[DATA FOR THIS TASK start]
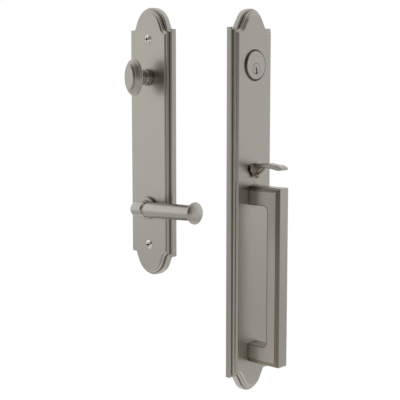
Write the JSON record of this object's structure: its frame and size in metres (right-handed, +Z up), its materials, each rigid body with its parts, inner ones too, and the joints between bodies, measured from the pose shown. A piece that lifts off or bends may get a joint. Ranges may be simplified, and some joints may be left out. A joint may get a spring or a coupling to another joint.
{
  "type": "entry door handleset",
  "caption": "Entry door handleset: an arched exterior plate with key cylinder, thumb latch and pull grip, and a matching interior plate with deadbolt turn and lever.",
  "frame": {"origin": "midway between the two post holes of the exterior trim, on the door's outside face", "axes": "+Z up; -Y out of the exterior trim's face, +Y into the door. The interior trim stands to the left and faces -X."},
  "size_m": [0.206, 0.1185, 0.4484],
  "materials": {
    "satin_nickel": "satin nickel plate on cast zinc",
    "plated_brass": "satin nickel plate on turned brass",
    "brass": "plain turned brass",
    "steel": "zinc-plated steel",
    "bright_screw": "bright nickel"
  },
  "bodies": {
    "trims": {"exterior_plate": "satin_nickel", "cylinder_trim_ring": "satin_nickel", "cylinder_housing": "plated_brass", "cylinder_ring_nut": "brass", "driver_pins": "brass", "pin_springs": "steel", "thumbpiece_pin": "steel", "thumbpiece_bracket": "steel", "bracket_screws": "steel", "lift_slide_spring": "steel", "pull_grip": "satin_nickel", "grip_screws": "steel", "mounting_posts": "steel", "interior_plate": "satin_nickel", "plate_screws": "bright_screw", "thumbturn_collar": "plated_brass", "thumbturn_washer": "steel", "lever_collar": "plated_brass", "spring_cage": "steel", "lever_return_spring": "steel", "spring_cage_cover": "steel", "cage_screws": "steel"},
    "plug": {"key_plug": "plated_brass", "key_pins": "brass", "plug_clip": "steel", "cylinder_tailpiece": "steel"},
    "thumb": {"thumbpiece": "satin_nickel"},
    "lift": {"lift_slide": "steel"},
    "turn": {"thumbturn_knob": "satin_nickel", "thumbturn_spindle": "steel", "thumbturn_clip": "steel"},
    "lever": {"lever_handle": "satin_nickel", "lever_spindle": "steel", "lever_set_screw": "steel", "lever_clip": "steel", "spring_driver": "steel"}
  },
  "joints": [
    {"name": "plug_turn", "type": "hinge", "parent": "trims", "child": "plug", "pos_m": [0, 0, 0.06585], "axis": [0, 1, 0], "range_deg": [-90, 90]},
    {"name": "thumb_press", "type": "hinge", "parent": "trims", "child": "thumb", "pos_m": [0, 0, -0.04615], "axis": [1, 0, 0], "range_deg": [0, 12], "stiffness_Nm_per_rad": 1, "springref_deg": -8.59},
    {"name": "latch_lift", "type": "slide", "parent": "trims", "child": "lift", "axis": [0, 0, 1], "range_m": [0, 0.00335], "deforming": ["lift_slide_spring"]},
    {"name": "deadbolt_turn", "type": "hinge", "parent": "trims", "child": "turn", "pos_m": [-0.1324, 0.0146, 0.0564], "axis": [1, 0, 0], "range_deg": [-90, 90]},
    {"name": "lever_turn", "type": "hinge", "parent": "trims", "child": "lever", "pos_m": [-0.1324, 0.0146, -0.0833], "axis": [1, 0, 0], "range_deg": [-45, 45], "stiffness_Nm_per_rad": 2, "springref_deg": -1.72}
  ],
  "couplings": [
    {"joint": "thumb_press", "follows": "latch_lift", "rad_per_m": 62.5}
  ]
}
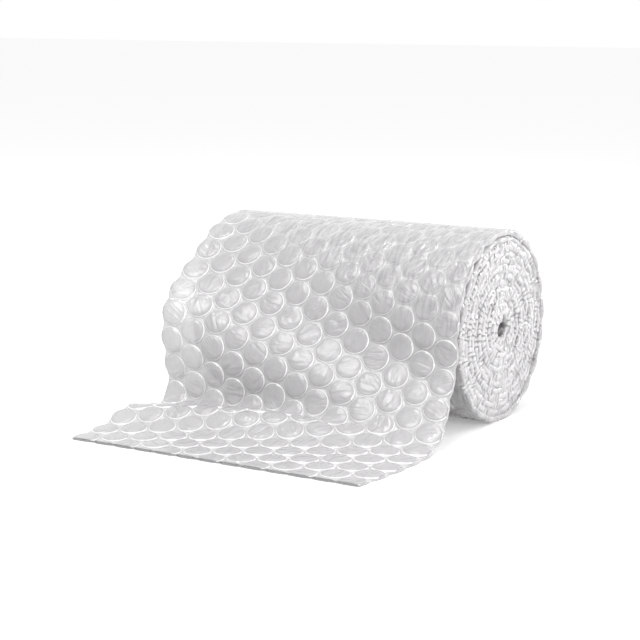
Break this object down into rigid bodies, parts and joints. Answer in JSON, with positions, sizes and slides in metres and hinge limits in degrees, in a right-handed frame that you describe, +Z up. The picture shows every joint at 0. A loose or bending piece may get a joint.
[DATA FOR THIS TASK end]
**WRITTEN TASK**
Find the word "rigid" in the data and show each line that holds it.

**THE SOLUTION**
Write the JSON record of this object's structure: its frame and size in metres (right-handed, +Z up), its materials, each rigid body with its parts, inner ones too, and the joints between bodies, measured from the pose shown. A piece that lifts off or bends may get a joint. Ranges may be simplified, and some joints may be left out. A joint may get a spring or a coupling to another joint.
Break this object down into rigid bodies, parts and joints. Answer in JSON, with positions, sizes and slides in metres and hinge limits in degrees, in a right-handed frame that you describe, +Z up. The picture shows every joint at 0. A loose or bending piece may get a joint.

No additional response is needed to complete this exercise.